Care to learn more about the difference between the two CPU dies from Samsung and TSMC? Here is the link, I am sorry that it's in traditional Chinese which is from a Taiwanese site (not China). You probably don't know there are two Chinese language in written, but that doesn't matter.
http://tu0925399900.pixnet.net/blog/post/204868429-為何台積電16奈米a9處理器會勝過samsung-14奈米
The title says "why TSMC 16nm is superior to the SAMSUNG 14nm". I am not sure if you want google to translate them for you or not since you are anti-google from your avatar. But I am sure those diagram can help.
Majority of your arguments is saying that there is not enough sample. Well, as you know APPLE has the sample that you think is large enough, but they won't announce the true difference between the CPU. They want to stir it all so you won't get real logical answer.
You missed the point. And many of the forum members missed the point. You think the CPU difference under normal people's regular usage should resulted in being less than the claimed 20-30%. Common sense of people can agree with you. Statistical significancy in between the TWO CPUS is undeniable. And the answer is not from statistics, it's from the foundry difference in between the two companies if you can see from the diagrams of the site I linked.

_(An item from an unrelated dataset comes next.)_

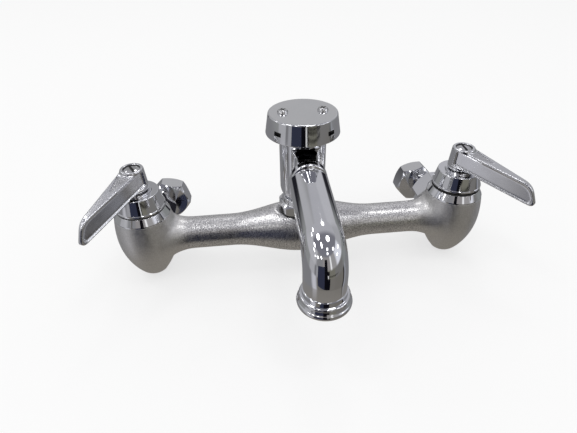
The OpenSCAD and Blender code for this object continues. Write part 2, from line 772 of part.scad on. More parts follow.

Why the first few blog would like to test the CPU difference once they got new iPhone 6s, and 6s plus? Because that is what they are interested in. And its also a test that can be single out rather than mixing all other factors, radio chip, antenna, battery, apps. If there were different radio chip, and someone is interested in knowing the difference, they can do it. It doesn't need that much sample size as you claimed, hundreds, or thousands, because all other factors can cancel out or omitted. Have you got math problem in middle school by giving you only 5 variable to find an average? Anantech did so many first hand test between only two CPU, GPUs, who as asked him "please not fair, need more sample".
Your knowledge should tells you when you mix those variables, it cancel out most by each others. For example y = x1+x2+x3..... In this case, people only want to know x1, (cpu for example) and they know there are two CPU makers,and are interested in finding the difference x1 in contributing y, the battery life, that's all.
So, the buttery life Y, can be affected as much as 2 hrs by the cpu using the geek bench app. Isn't that crystally clear.
If I am a heavy gamer, that's the most factor that my regular usage of the phone being affected. You claim yourself waiting for more daily normal usage is actually trying to blur the picture while people already focusing on. So don't argue with saying it needs more regular, normal usage comparison. That's not something meaningful to APPLE, and by that you are helping APPLE to cover that big difference in between the two CPUs.